The UK’s announcement that it intends to withdraw from the ECT therefore comes at a time of great uncertainty, amongst an ever-growing exodus from the ECT that raises questions about the ECT’s future as a whole.

In the short term, it is important to understand that the UK has not actually withdrawn from the ECT (yet). It has merely announced its intention to withdraw. In order for the UK’s withdrawal to take effect, the UK needs to make a formal notification of withdrawal, which will take effect one year after notification.

Furthermore, even when the UK actually withdraws from the ECT, the UK would remain subject to a 20-year sunset clause, which continues to protect investments existing at the time the withdrawal takes effect. However, any new investments made after the UK’s withdrawal would no longer benefit from ECT protection.

In light of these developments, investors in the energy sector would be well advised to consider carefully existing investment structures to ensure that investments are protected, and will continue to be protected, under international law.

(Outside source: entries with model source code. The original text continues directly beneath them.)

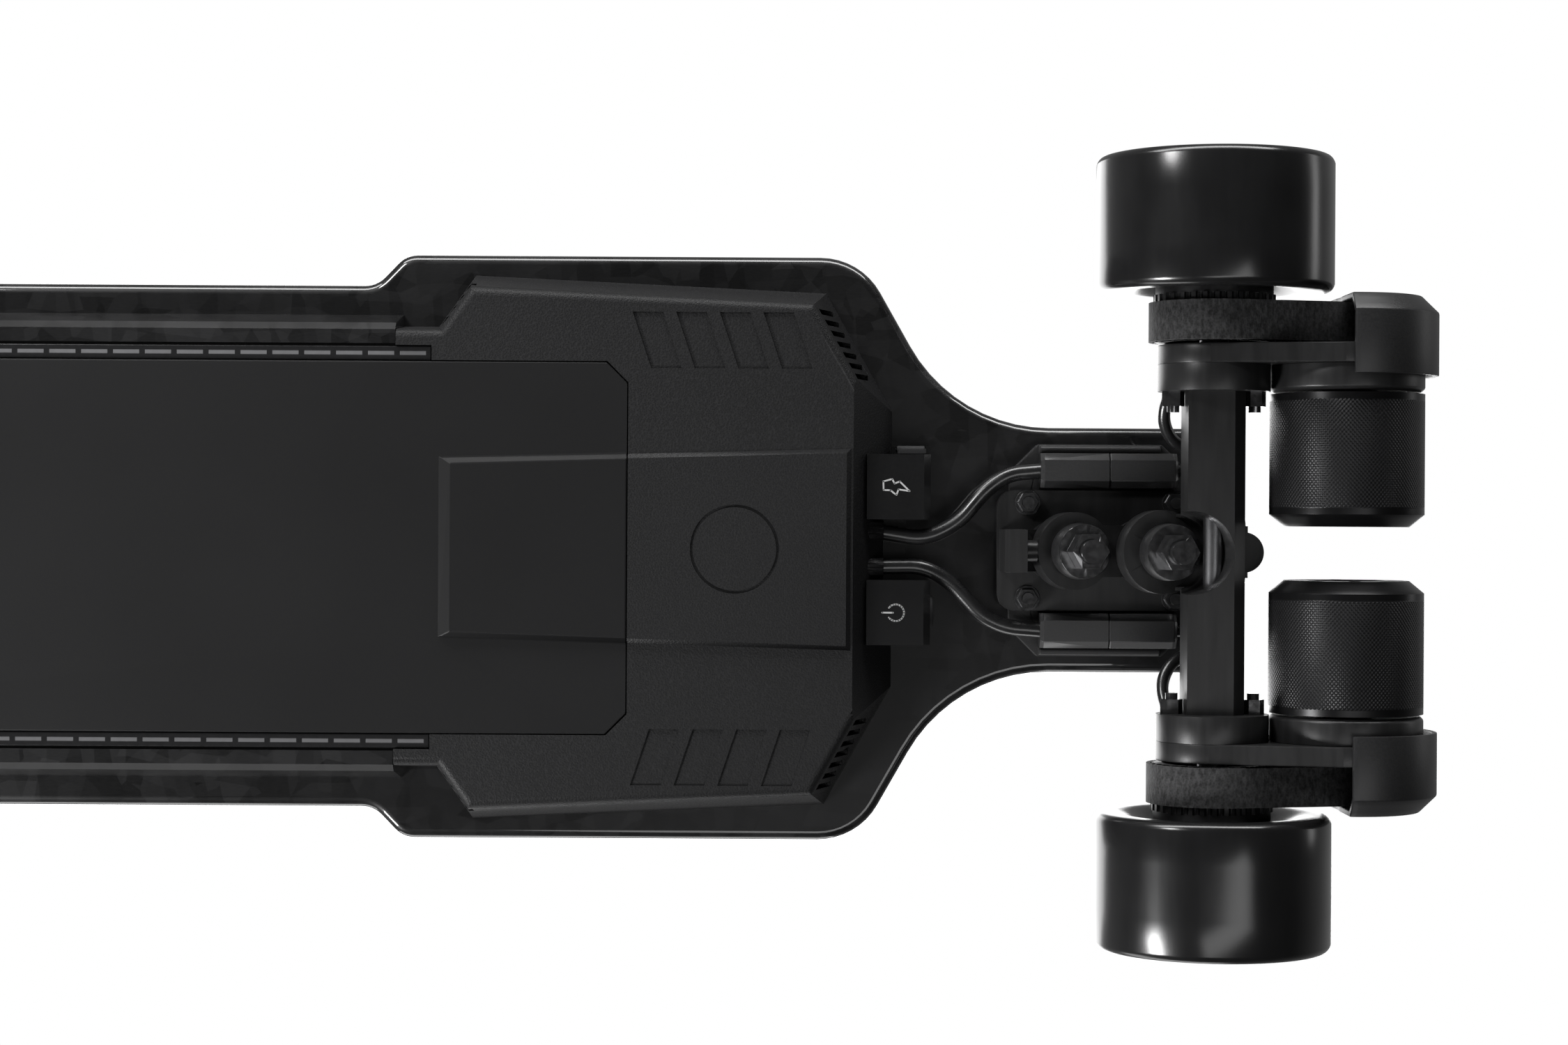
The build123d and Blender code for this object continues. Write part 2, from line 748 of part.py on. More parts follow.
def make_truck_mounts():
    save("truck_risers", *nose_tail(make_riser()))
    save("base_plates", *nose_tail(make_base_plate()))
    head = bolt_head_cone(0)
    shank_low = deck_top - truck_bolt_length
    shank = Pos(0, 0, shank_low) * Cylinder(truck_bolt_radius, truck_bolt_length, align=ON_BASE)
    save("truck_bolts", *[Pos(x, y, 0) * (shank + head) for x, y in truck_bolt_places()])
    nut_high = ride_height - riser_thickness - base_plate_thickness
    nut_plane = Plane(origin=(0, 0, nut_high), z_dir=(0, 0, -1))
    nut = bar(nut_plane, truck_flange_radius, 0, 1.2) + hexagon(nut_plane, truck_nut_flat, 0, truck_nut_height)
    nut -= bar(nut_plane, truck_bolt_radius, -1, truck_nut_height + 1)
    save("truck_nuts", *[Pos(x, y, 0) * nut for x, y in truck_bolt_places()])
    save("inner_kingpins", *nose_tail(kingpin(inner_ring)))
    nuts = kingpin_nut_set(inner_ring)
    save("inner_kingpin_nuts", *nuts, *[to_tail(piece) for piece in nuts])
    save("front_inner_bushings", *bushing_pair(inner_ring))
    save("rear_inner_bushings", *[to_tail(piece) for piece in bushing_pair(inner_ring)])


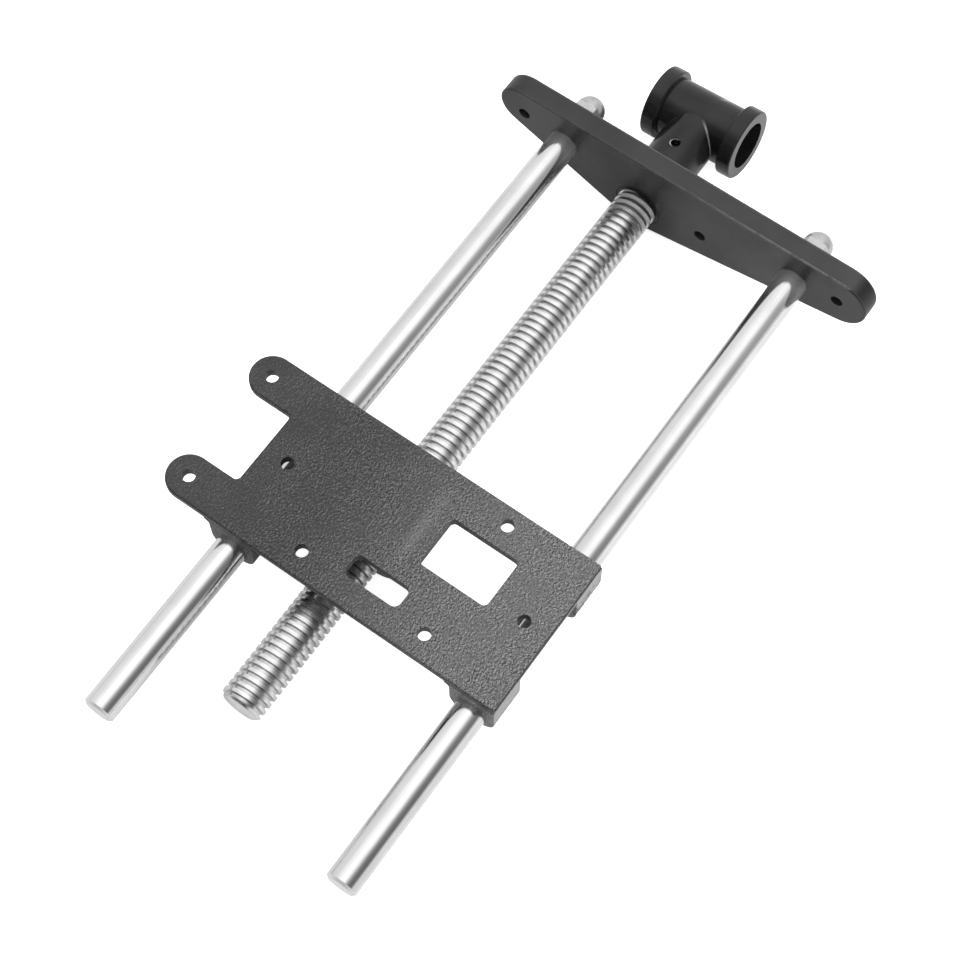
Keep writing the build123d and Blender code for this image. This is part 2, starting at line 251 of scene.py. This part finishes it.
# Smooth satin enamel of the front plate, worn to the metal along its two long top edges
def make_satin_enamel():
    material, tree, shader = new_material("satin_enamel")
    position, x, y, z = place(tree)
    patches = noise(tree, position, 30.0, 4.0, 0.6)
    peel = noise(tree, position, 420.0, 2.0, 0.5)
    specks = noise(tree, position, 2200.0, 2.0, 0.6)
    chips = noise(tree, stretch(tree, position, (1.0, 2.5, 2.5)), 240.0, 3.0, 0.65)

    # Body, with painted shade round the screw, a painted shadow of the right-hand rod on the right of the
    # inner face, and painted shade on the right-hand round end
    left_body = cloudy(tree, patches, 0.022, 0.028)
    right_body = cloudy(tree, patches, 0.024, 0.030)
    body = blend(tree, ramp(tree, x, -0.090, 0.040), left_body, right_body)
    inner_face = ramp(tree, y, INNER_FACE_Y - 0.0002, INNER_FACE_Y + 0.0002, 1.0, 0.0)
    off_inner_face = ramp(tree, y, INNER_FACE_Y, INNER_FACE_Y + 0.0004)
    # Painted shade round the screw on the inner face
    by_screw = ramp(tree, distance_to_screw(tree, x, z), 0.0130, 0.0280, 0.85, 0.0)
    screw_shade = product(tree, by_screw, inner_face)
    # Painted shadow of the right-hand rod on the inner face
    rod_shadow = product(tree, ramp(tree, x, 0.055, 0.085, 0.0, 0.60), inner_face)
    # Painted shade on the right-hand round end
    shaded_round_end = product(tree, ramp(tree, x, 0.095, 0.101, 0.0, 0.9), off_inner_face)
    body = blend(tree, largest(tree, shaded_round_end, screw_shade, rod_shadow), body, grey(0.003))

    # Wear lines along the two long top edges, broken up by chips
    from_inner_edge = distance_to_line(tree, y, INNER_EDGE_Y, z, INNER_EDGE_Z)
    from_outer_edge = distance_to_line(tree, y, OUTER_EDGE_Y, z, OUTER_EDGE_Z)
    towards_right = ramp(tree, x, -0.030, 0.050, 0.25, 1.0)
    inner_line = ramp(tree, from_inner_edge, 0.0003, 0.0010, 0.28, 0.0)
    inner_line = product(tree, inner_line, towards_right)
    outer_line = ramp(tree, from_outer_edge, 0.0004, 0.0014, 0.12, 0.0)
    chipped = ramp(tree, chips, 0.34, 0.56, 0.45, 1.0)
    wear = calc(tree, "MULTIPLY", largest(tree, inner_line, outer_line), chipped, clamp=True)

    feed(tree, shader.inputs["Base Color"], blend(tree, wear, body, grey(0.33)))
    feed(tree, shader.inputs["Metallic"], product(tree, wear, 0.6))
    shader.inputs["Specular IOR Level"].default_value = 0.32
    feed(tree, shader.inputs["Roughness"], uneven(tree, patches, 0.42, 0.32))
    orange_peel = bump(tree, peel, 0.00012, 0.5)
    feed(tree, shader.inputs["Normal"], bump(tree, specks, 0.00006, 0.5, orange_peel))
    return material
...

In particular, given the uncertainties surrounding the future of the ECT more generally (including efforts by the EU to deny the application of the sunset clause in disputes between EU investors and EU member states), investors should consider whether investments could be restructured so as to benefit from protections afforded by other international treaties, such as those contained in one of the more than 2,000 bilateral investment treaties (“BITs”) in force around the world.

While some BITs (similar to the ECT) require investors to have substantial business operations in the relevant treaty state, many BITs do not contain such requirements. This enables investors to benefit from relevant protections by structuring investments via holding companies incorporated in protected jurisdictions.

In this respect, whilst it is not possible to restructure investments in such a manner once a dispute has arisen, pre-emptively (re)structuring investments in a manner that affords investment protections before a dispute becomes reasonably foreseeable is both permissible and – especially for investors in the UK and European energy sector – highly advisable.